I just want to know how much paint will I need to paint my whole car 350z daytona blue????? Also how much will it cost me and where can I get it from, at a good price?!?!?

I ask these questions because I don't want to get ripped off trying to paint my car this color.

THANKS IN ADVANCE


----------



## MP2050 (May 1, 2002)

uhhh....the shop U take it to should take care of all this for U- all U have to is drop off the car.
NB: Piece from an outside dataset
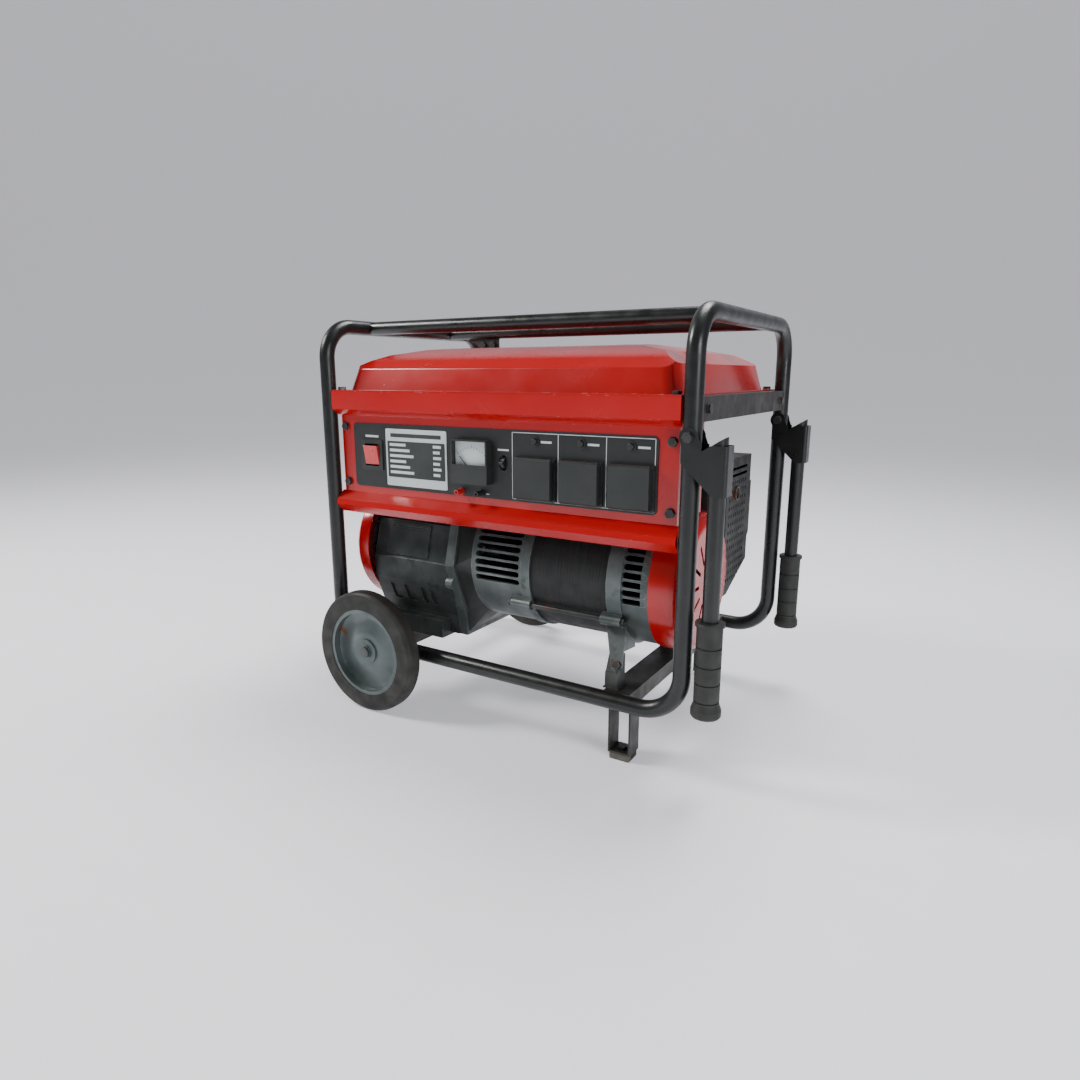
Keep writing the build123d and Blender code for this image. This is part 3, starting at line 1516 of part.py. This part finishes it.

350z paint may be a little more expensice cuz its a new and rare car but a good shop should work it out with U fairly


----------



## CHI-B14SENTRA (May 1, 2002)

I know the shop will work it out but the thing is I just want to get a Idea of how much AM I really paying for my car to get painted. I hope that made sense


----------



## samo (Apr 30, 2002)

Anywhere from $500 to $5000 or more, depending on where you take it. I was quoted $1500 to repaint mine stock color a year ago. I would guess any reputable shop would charge at least $2000 for a decent color change.


----------



## SentraXERacer (Oct 7, 2002)

So are you saying Skyline bayside blue paint would be cheaper because it has been around longer? I dont even think a bodyshop will be able to spray it now because I read on the boards that dealers dont even have touch up paint for the sunburst SE-R. I dont know which color has beem out longer but it was just a thought.


----------



## himilefrontier (Jan 21, 2003)

I'd say use the PPG Omni acrylic urethane.It's a cheap paint,but seems to hold up good and looks really nice too!I bought a gallon of clear and a gallon of color(and all the stuff to mix in it) in 2003 Firebird"navy blue metallic" to do a complete color change on my fully disassembled 85 Cutlass Supreme.This should be enough paint to do your car-especially if you don't take it all apart.I believe I spent about $300 for all the materials(I painted it myself in a rented paint booth)By the way,there are 2 different clears available, a regular and a high gloss.Get the High Gloss!


----------



## PhattyB13 (Apr 30, 2002)

a member form the boards here ... Cranium.. is gettign ready to paint his B13 350z daytona Blue... once he gets internet again which will be soon.. he may be able to let you know about some specifics...


----------



## CHI-B14SENTRA (May 1, 2002)

THAT WILL BE AWESOME!!!


----------